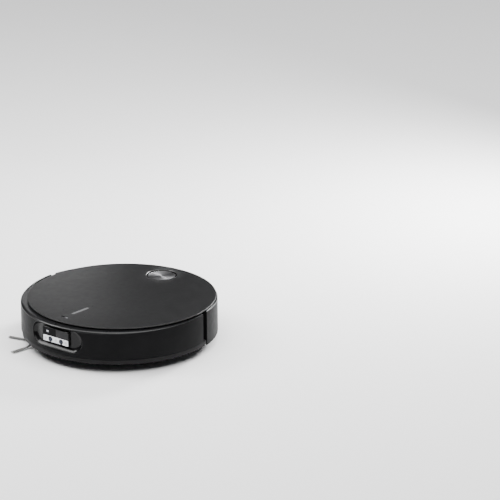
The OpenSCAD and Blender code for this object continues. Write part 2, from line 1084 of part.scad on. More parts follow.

...

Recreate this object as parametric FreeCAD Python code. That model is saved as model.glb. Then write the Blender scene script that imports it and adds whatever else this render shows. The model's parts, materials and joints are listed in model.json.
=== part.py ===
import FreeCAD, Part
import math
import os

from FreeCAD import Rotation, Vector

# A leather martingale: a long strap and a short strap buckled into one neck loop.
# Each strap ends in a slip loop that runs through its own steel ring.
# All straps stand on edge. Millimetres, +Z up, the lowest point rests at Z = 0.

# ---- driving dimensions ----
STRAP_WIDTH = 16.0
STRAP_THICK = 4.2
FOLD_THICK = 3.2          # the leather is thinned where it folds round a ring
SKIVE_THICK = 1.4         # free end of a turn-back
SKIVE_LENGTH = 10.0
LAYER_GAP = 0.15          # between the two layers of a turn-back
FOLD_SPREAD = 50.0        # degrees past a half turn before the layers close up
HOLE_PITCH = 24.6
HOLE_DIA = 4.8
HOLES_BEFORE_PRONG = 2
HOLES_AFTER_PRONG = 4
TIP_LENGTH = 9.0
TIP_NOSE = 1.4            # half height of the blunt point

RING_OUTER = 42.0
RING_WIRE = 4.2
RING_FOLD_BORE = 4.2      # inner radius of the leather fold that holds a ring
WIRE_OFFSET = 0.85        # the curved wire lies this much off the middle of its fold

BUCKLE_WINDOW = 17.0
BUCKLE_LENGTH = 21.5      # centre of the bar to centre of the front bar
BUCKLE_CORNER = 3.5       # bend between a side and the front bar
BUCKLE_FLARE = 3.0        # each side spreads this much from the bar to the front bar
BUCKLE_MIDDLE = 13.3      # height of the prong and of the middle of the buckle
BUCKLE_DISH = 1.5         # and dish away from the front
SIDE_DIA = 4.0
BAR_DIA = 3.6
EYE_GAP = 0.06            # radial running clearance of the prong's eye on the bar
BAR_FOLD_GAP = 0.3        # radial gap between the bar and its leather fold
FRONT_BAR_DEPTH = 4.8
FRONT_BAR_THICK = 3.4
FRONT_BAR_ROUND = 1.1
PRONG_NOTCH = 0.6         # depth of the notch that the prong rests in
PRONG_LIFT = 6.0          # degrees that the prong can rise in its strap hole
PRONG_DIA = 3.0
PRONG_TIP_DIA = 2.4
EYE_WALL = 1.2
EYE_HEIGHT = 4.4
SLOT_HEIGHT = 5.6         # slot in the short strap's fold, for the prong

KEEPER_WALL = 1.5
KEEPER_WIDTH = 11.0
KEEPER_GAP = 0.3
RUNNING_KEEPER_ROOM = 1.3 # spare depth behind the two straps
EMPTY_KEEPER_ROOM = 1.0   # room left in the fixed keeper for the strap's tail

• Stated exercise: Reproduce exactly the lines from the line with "Recreate this object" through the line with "# All straps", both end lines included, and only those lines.

• Final answer:
Recreate this object as parametric FreeCAD Python code. That model is saved as model.glb. Then write the Blender scene script that imports it and adds whatever else this render shows. The model's parts, materials and joints are listed in model.json.
=== part.py ===
import FreeCAD, Part
import math
import os

from FreeCAD import Rotation, Vector

# A leather martingale: a long strap and a short strap buckled into one neck loop.
# Each strap ends in a slip loop that runs through its own steel ring.
# All straps stand on edge. Millimetres, +Z up, the lowest point rests at Z = 0.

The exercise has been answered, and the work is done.